What is a UUID v5 and when would you generate the same UUID intentionally?▾
UUID v5 is deterministic — given the same namespace UUID and the same input string, it always produces the same UUID. It computes a SHA-1 hash of the concatenation of namespace + name, formatted as a UUID. This makes it ideal for content-addressable identifiers: generating a stable ID for a URL, email address, or product SKU without storing a lookup table. Standard namespaces are defined in RFC 4122: DNS (6ba7b810-...), URL (6ba7b811-...), OID, and X.500.
How unique is UUID v4 — what is the real collision probability?▾
UUID v4 has 122 bits of randomness (6 bits are fixed for version/variant). The probability of a collision between two randomly generated UUIDs is approximately 1 in 2¹²² ≈ 5.3 × 10⁻³⁷. To have a 50% probability of a single collision, you would need to generate approximately 2.7 × 10¹⁸ UUIDs. At one billion UUIDs per second, that would take about 85 years. For virtually all production systems, v4 collision probability is negligible — provided the generator uses a CSPRNG (cryptographically secure pseudo-random number generator), not Math.random().

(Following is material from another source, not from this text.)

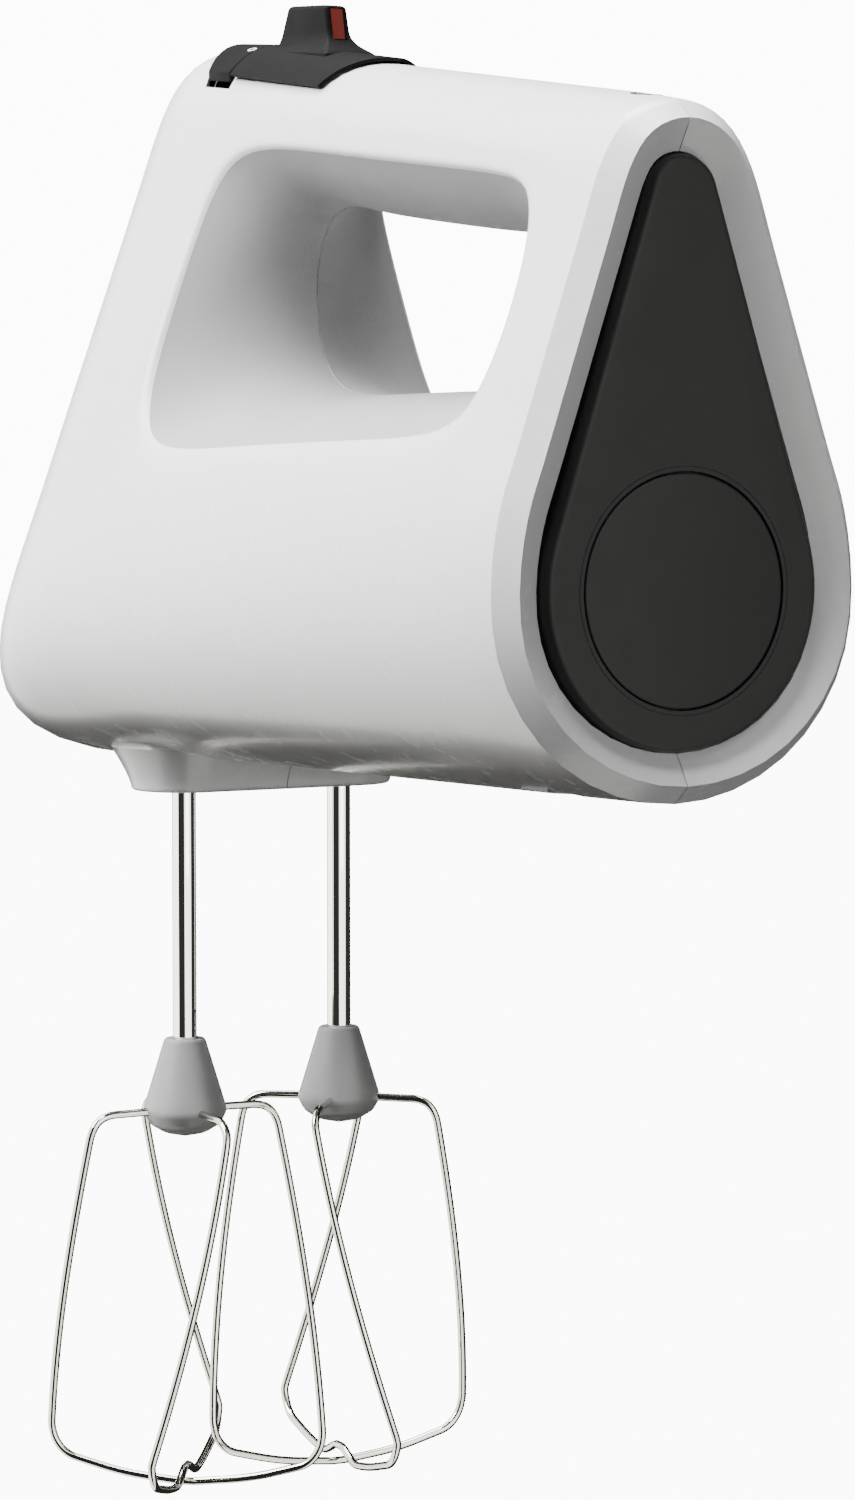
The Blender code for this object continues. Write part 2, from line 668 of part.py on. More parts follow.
def make_wheel(name, x, material):
    """A worm wheel whose bore clears its spindle."""
    outline = []
    for i in range(WHEEL_TEETH):
        pitch = 2 * math.pi / WHEEL_TEETH
        for radius, share in ((WHEEL_R - 1.9, -0.36), (WHEEL_R, -0.14),
                              (WHEEL_R, 0.14), (WHEEL_R - 1.9, 0.36)):
            turn = pitch * (i + share)
            outline.append((x + radius * math.cos(turn), SPINDLE_Y + radius * math.sin(turn), 0))
    rings = [[(px, py, z) for px, py, _ in outline] for z in (-4.0, 4.0)]
    wheel = stacked(name, rings, material, origin=(x, SPINDLE_Y, 0), smooth=30)
    combine(wheel, rod(f"{name}_bore", SPINDLE_R + GAP, -20, 20, (x, SPINDLE_Y, 0), None, sides=20))
    return wheel


def make_frames(grey, dark, brass, steel):
    """What holds the motor, the worm and the spindles in the housing."""
    cradle = box("motor_cradle", (-18, 62, -31), (18, 134, -28), grey)
    ribs = (((-18, 78, -30), (18, 100, -23.4)), ((-8, 130, -30), (8, 134, -14)))
    for i, (low, high) in enumerate(ribs):
        combine(cradle, box(f"cradle_rib_{i}", low, high, None), "UNION")
    front = box("front_bracket", (-17, 138, -13), (17, 141.5, 13), steel)
    combine(front, rod("front_bracket_hole", 6.5, 120, 150, (0, 0, 0), None, axis="Y"))
    rear = box("rear_bracket", (-12, 48, -24), (12, 51, 14), steel)
    combine(rear, rod("rear_bracket_hole", 6.5, 40, 60, (0, 0, 0), None, axis="Y"))
    front_bearing = sleeve("front_bearing", 2.8, 6.2, 137.5, 142, (0, 0, 0), brass, axis="Y", sides=16)
    rear_bearing = sleeve("rear_bearing", 2.8, 6.2, 47.5, 51.5, (0, 0, 0), brass, axis="Y", sides=16)
    plate = box("gear_frame", (-33, 148, 10.5), (33, 186, 13.5), grey)
    combine(plate, box("gear_frame_foot", (-6, 182, -6), (6, 185.5, 12), None), "UNION")
    combine(plate, rod("gear_frame_nose_hole", 2.9, 170, 200, (0, 0, 0), None, axis="Y", sides=12))
    made = [cradle, front, rear, front_bearing, rear_bearing, plate]
    bore = SPINDLE_R + GAP
    for side, x in (("left", -SPINDLE_X), ("right", SPINDLE_X)):
        axis = (x, SPINDLE_Y, 0)
        combine(plate, rod(f"{side}_frame_hole", 9.3, 0, 20, axis, None))
        made.append(sleeve(f"{side}_upper_bush", bore, 9.0, 9.0, 15.0, axis, brass))
        made.append(sleeve(f"{side}_lower_bush", bore, 8.9, -44.0, -38.0, axis, brass))
    return made


def make_brushes(dark, carbon, spring_steel):
    made = []
    for side, sign in (("left", -1), ("right", 1)):
        low, high = sorted((sign * 10.5, sign * 26))
        holder = box(f"{side}_brush_holder", (low, 59.5, -4), (high, 67.5, 4), dark)
        low, high = sorted((sign * 9, sign * 24.5))
        combine(holder, box(f"{side}_brush_slot", (low, 61, -2.5), (high, 66, 2.5), None))
        low, high = sorted((sign * 8.35, sign * 17.5))
        brush = box(f"{side}_carbon_brush", (low, 61.4, -2.1), (high, 65.6, 2.1), carbon)
        spring = coil(f"{side}_brush_spring", 1.45, sign * 18.3, sign * 23.7, 4,
                      (0, 63.5, 0), "X", 0.3, spring_steel, per_turn=8)
        made += [holder, brush, spring]
    return made


def make_electrics(dark, green, grey, brass, rubber):
    board = box("speed_board", (-1, 137, 80), (1, 149, 92), green)
    switch = box("speed_switch", (-6, 131, 92.2), (6, 145, 97.8), dark)
    block = box("terminal_block", (-7, 11, 52), (7, 18, 62), grey)
    clamp = box("cord_clamp", (-6, 11, 68), (6, 18, 71), grey)
    gland = sleeve("cord_gland", 1.9, 2.95, 84.0, 91.0, (0, 13, 0), rubber, sides=14)
    vent = box("vent_insert", (-15.0, 23.4, -37.9), (15.0, 32.6, -36.4), dark)
    for i in range(6):
        x = -12.5 + 5.0 * i
        combine(vent, box(f"vent_slit_{i}", (x - 1.2, 24.6, -45), (x + 1.2, 31.4, -30), None))
    return [board, switch, block, clamp, gland, vent]


# ---------------------------------------------------------------- spindles and whisks

def make_spindle(side, x, steel):
    origin = (x, SPINDLE_Y, 0)
    return sleeve(f"{side}_spindle", SPINDLE_BORE, SPINDLE_R, -46.2, 20.0, origin, steel, origin=origin)


def make_push_pin(side, x, steel):
    profile = [(1.9, SHAFT_TOP + 0.4), (1.9, 27.0), (4.4, 27.0), (4.4, 30.6)]
    return turned(f"{side}_push_pin", profile, (x, SPINDLE_Y, 0), steel, sides=12)


def arm_profile(steps=3, shoulder=5.0, foot=4.5, straight=7):
    """(radius, height) of a cage arm from the collar down to the bottom centre."""
    points = [(6.0, CAGE_TOP)]
    for i in range(steps + 1):
        turn = math.pi / 2 * 0.92 * i / steps
        points.append((CAGE_TOP_R - shoulder + shoulder * math.sin(turn),
                       CAGE_TOP - shoulder + shoulder * math.cos(turn)))
    for i in range(1, straight + 1):
        share = i / straight
        points.append((CAGE_TOP_R + (CAGE_LOW_R - CAGE_TOP_R) * share,
                       CAGE_TOP - shoulder + (CAGE_LOW - CAGE_TOP + shoulder) * share))
    for i in range(1, steps + 1):
        turn = math.pi / 2 * i / steps
        points.append((CAGE_LOW_R - foot + foot * math.cos(turn),
                       CAGE_LOW - foot * math.sin(turn) - 1.2 * i / steps))
    points.append((14.0, CAGE_BOTTOM + 1.4))
    points.append((5.0, CAGE_BOTTOM + 0.2))
    return points


def make_loop(name, x, phase, twist, hump, material):
    """One wire from the collar down, across the bottom and up to the collar again."""
    arm = arm_profile()
    drop = arm[0][1] - CAGE_LOW
    path = []
    for half in (0, 1):
        stretch = []
        for radius, height in arm:
            share = min(1.0, max(0.0, (CAGE_TOP - 3.0 - height) / (drop - 3.0)))
            turn = phase + twist * share + math.pi * half
            near = max(0.0, 1 - radius / 9.0) if height < CAGE_LOW else 0.0
            lift = hump * near ** 0.5
            stretch.append((x + radius * math.cos(turn), SPINDLE_Y + radius * math.sin(turn),
                            height + lift))
        path += stretch if half == 0 else stretch[::-1]
    return wire(name, path, WIRE_R, material)


def make_whisk(side, x, phase, twist, chrome, grey):
    axis = (x, SPINDLE_Y, 0)
    shaft = rod(f"{side}_whisk_shaft", SHAFT_R, SHAFT_END, SHAFT_TOP, axis, chrome, sides=14)
    profile = [(4.3, COLLAR_TOP), (9.0, COLLAR_WIDE), (9.0, COLLAR_WIDE - 0.6),
               (7.6, COLLAR_WIDE - 3.2), (4.6, COLLAR_BOTTOM + 0.9), (1.5, COLLAR_BOTTOM)]
    collar = turned(f"{side}_whisk_collar", profile, axis, grey, sides=18)
    combine(collar, rod(f"{side}_collar_bore", SHAFT_R + GAP, SHAFT_END - 0.4, -90, axis, None,
                        sides=14))
    for i in range(2):
        drill = rod(f"{side}_wire_hole_{i}", WIRE_R + 0.35, -14, 14, (0, 0, 0), None, sides=8)
        drill.rotation_euler = (math.pi / 2, 0, phase + math.pi / 2 * (i + 1))
        drill.location = Vector((x, SPINDLE_Y, CAGE_TOP)) * MM
        combine(collar, drill)
    loops = [make_loop(f"{side}_whisk_loop_{n}", x, phase + math.pi / 2 * i, twist, 3.6 * i, chrome)
             for i, n in enumerate("ab")]
    return [shaft, collar, *loops]


# ---------------------------------------------------------------- assembly

def main():
    for old in list(bpy.data.objects):
        bpy.data.objects.remove(old, do_unlink=True)
    white = finish("gloss_white_plastic", (0.80, 0.80, 0.80), 0.22)
    dark = finish("dark_grey_plastic", (0.035, 0.035, 0.036), 0.45)
    grey = finish("mid_grey_plastic", (0.36, 0.36, 0.37), 0.40)
    rubber = finish("black_rubber", (0.02, 0.02, 0.02), 0.70)
    red = finish("red_marker", (0.42, 0.06, 0.05), 0.40)
    chrome = finish("chromed_steel", (0.80, 0.79, 0.76), 0.12, 1.0)
    steel = finish("plain_steel", (0.55, 0.55, 0.56), 0.35, 1.0)
    iron = finish("laminated_iron", (0.20, 0.20, 0.21), 0.50, 0.8)
    copper = finish("copper_winding", (0.45, 0.18, 0.08), 0.40, 0.9)
    brass = finish("sintered_bronze", (0.50, 0.36, 0.16), 0.40, 0.9)
    carbon = finish("carbon", (0.03, 0.03, 0.03), 0.60)
    green = finish("circuit_board", (0.03, 0.16, 0.07), 0.50)

    make_housing(white)
    make_rear_end(dark, steel)
    make_electrics(dark, green, grey, brass, rubber)
    make_frames(grey, dark, brass, steel)
    make_stator(iron, copper)
    make_brushes(dark, carbon, steel)

    crown_axis = (0, 134, crown_top(134) - CAP_AXIS)
    carry("selector_axis", crown_axis, make_selector(dark, red))
    ejector_rod, yoke, _ = make_ejector(dark, steel, steel)
    carry("ejector_travel", (0, 158, 0), [make_eject_button(dark), ejector_rod, yoke])
    carry("rotor_axis", (0, 0, 0), make_rotor(steel, iron, copper, dark, brass))
    sides = (("left", -SPINDLE_X, math.radians(-3.0), TWIST),
             ("right", SPINDLE_X, math.radians(-43.2), -TWIST))
    for side, x, phase, twist in sides:
        axis = (x, SPINDLE_Y, 0)
        carry(f"{side}_spindle_axis", axis,
              [make_spindle(side, x, steel), make_wheel(f"{side}_worm_wheel", x, grey)])
        carry(f"{side}_pin_travel", axis, [make_push_pin(side, x, steel)])
        carry(f"{side}_whisk_axis", axis, make_whisk(side, x, phase, twist, chrome, grey))


main()
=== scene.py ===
"""Looks of the hand mixer: fine shells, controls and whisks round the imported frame, with studio light.

Lengths are in millimetres in the frame's own axes: +Y runs to the nose, +X is the user's right hand and
+Z is up. MM turns them into metres where an object is made.
"""
import json
import math

import bmesh
import bpy
from mathutils import Matrix, Vector


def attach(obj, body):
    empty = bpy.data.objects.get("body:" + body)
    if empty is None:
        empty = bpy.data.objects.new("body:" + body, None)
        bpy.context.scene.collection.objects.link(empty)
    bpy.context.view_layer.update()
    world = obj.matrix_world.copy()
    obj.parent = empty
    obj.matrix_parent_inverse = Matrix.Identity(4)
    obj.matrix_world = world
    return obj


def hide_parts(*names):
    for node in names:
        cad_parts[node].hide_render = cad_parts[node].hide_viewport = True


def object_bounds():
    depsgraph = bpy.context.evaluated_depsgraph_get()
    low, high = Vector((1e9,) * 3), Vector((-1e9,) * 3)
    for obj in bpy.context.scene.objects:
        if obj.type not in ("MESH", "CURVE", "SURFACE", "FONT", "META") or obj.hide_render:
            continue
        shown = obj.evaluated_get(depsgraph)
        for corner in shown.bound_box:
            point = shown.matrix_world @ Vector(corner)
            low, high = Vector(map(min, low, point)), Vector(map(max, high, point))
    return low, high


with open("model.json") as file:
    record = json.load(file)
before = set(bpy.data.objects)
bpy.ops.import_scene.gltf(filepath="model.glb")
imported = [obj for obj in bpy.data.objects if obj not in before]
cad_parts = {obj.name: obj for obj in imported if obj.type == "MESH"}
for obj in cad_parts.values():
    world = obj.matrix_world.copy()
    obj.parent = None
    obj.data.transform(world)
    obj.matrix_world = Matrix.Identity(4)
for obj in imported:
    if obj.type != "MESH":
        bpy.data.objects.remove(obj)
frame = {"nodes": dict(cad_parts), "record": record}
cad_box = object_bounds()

MM = 0.001

# Housing section: a round crown, two leaning flanks and a round belly
LEAN = math.radians(18.8)
TOP_REAR, TOP_RISE = 89.7, 0.133
BELLY_REAR, BELLY_RISE = -39.8, -0.0090
REACH_REAR, REACH_RISE = 40.8, 0.0323
CORNER_REAR, CORNER_RISE = 39.9, -0.060
BROW_START, BROW_DROP = 152.0, 0.0026
WALL = 1.0
PARTING = 0.11                   # half the gap between the two shells
FINE = 2                         # subdivision level of the shells

# Rear end
RIM_Y, DISH_Y, RECESS_Y = -1.2, 2.5, 7.0
RIM_INSET, PLATE_INSET = 3.6, 9.5
PLATE_GAP = 0.4
DISC_R, DISC_SEAT_R, DISC_THICK = 21.65, 22.0, 1.8
DISC_BEAD_R = 22.85

# Whisks and skirt
SPINDLE_X, SPINDLE_Y = 19.0, 163.2
SKIRT_R, SKIRT_BOTTOM = 11.35, -46.8
SKIRT_EDGE = 1.1                 # radius of the skirt's lower edge
SKIRT_FLARE, SKIRT_RISE = 4.3, 8.4   # how far it spreads, and over what height
SKIRT_TOP_R, SKIRT_TOP = SKIRT_R + 3.4, -34.6   # its last ring, inside the housing
SKIRT_INSIDE_R, SKIRT_FLOOR = 9.2, -44.4
SOCKET_R = 7.4
SHAFT_R, SHAFT_TOP, SHAFT_END = 2.57, -12.0, -118.2
WIRE_R = 0.88
COLLAR_TOP, COLLAR_WIDE, COLLAR_BOTTOM = -100.2, -115.7, -121.6
CAGE_TOP_R, CAGE_LOW_R = 22.0, 30.3
CAGE_TOP, CAGE_LOW, CAGE_BOTTOM = -115.8, -187.0, -197.2
TWIST = math.radians(-38.4)

# Controls on the crown
CAP_FRONT, CAP_SPLIT, CAP_REAR, CAP_TAIL = 170.5, 152.0, 114.0, 103.5
CAP_SPREAD = math.radians(54)
CAP_AXIS = 15.3
CAP_IN, CAP_OUT = 15.85, 16.6
FIN_TOP = 118.6
CAP_SLANT = 8.0                  # the front edge lies this much further back at the sides
BUTTON_SPREAD, BUTTON_DEPTH = math.radians(52), 2.0
BUTTON_HALF = CAP_OUT * math.sin(BUTTON_SPREAD)
STEM_HALF, STEM_REAR, STEM_FRONT = 9.3, 131, 139     # the slot the selector's stem turns in
CORD_HOLE_R, CORD_Y = 3.3, 13.0

# Tools that cut the shells end clear of them at these places
PAST_LOW, PAST_HIGH = (-80, -20, -70), (80, 240, 140)
PAST_CROWN, PAST_BELLY, ABOVE_BELLY = 125, -50, -30


def crown_top(y):
    return TOP_REAR + TOP_RISE * y - BROW_DROP * max(0.0, y - BROW_START) ** 2


def belly(y):
    return BELLY_REAR + BELLY_RISE * y


def reach(y):
    return REACH_REAR + REACH_RISE * y


def crown_r(y):
    return (reach(y) - crown_top(y) * math.sin(LEAN)) / (1 - math.sin(LEAN))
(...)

Is a UUID the same thing as a GUID?▾
Yes, functionally. GUID (Globally Unique Identifier) is Microsoft's term, introduced with COM/OLE in the early 1990s. UUID (Universally Unique Identifier) is the term used in the IETF standard (RFC 4122, updated by RFC 9562). Both describe the same 128-bit identifier in the xxxxxxxx-xxxx-xxxx-xxxx-xxxxxxxxxxxx format. GUID is used in .NET and Windows ecosystems; UUID is used everywhere else. System.Guid.NewGuid() in .NET generates a UUID v4.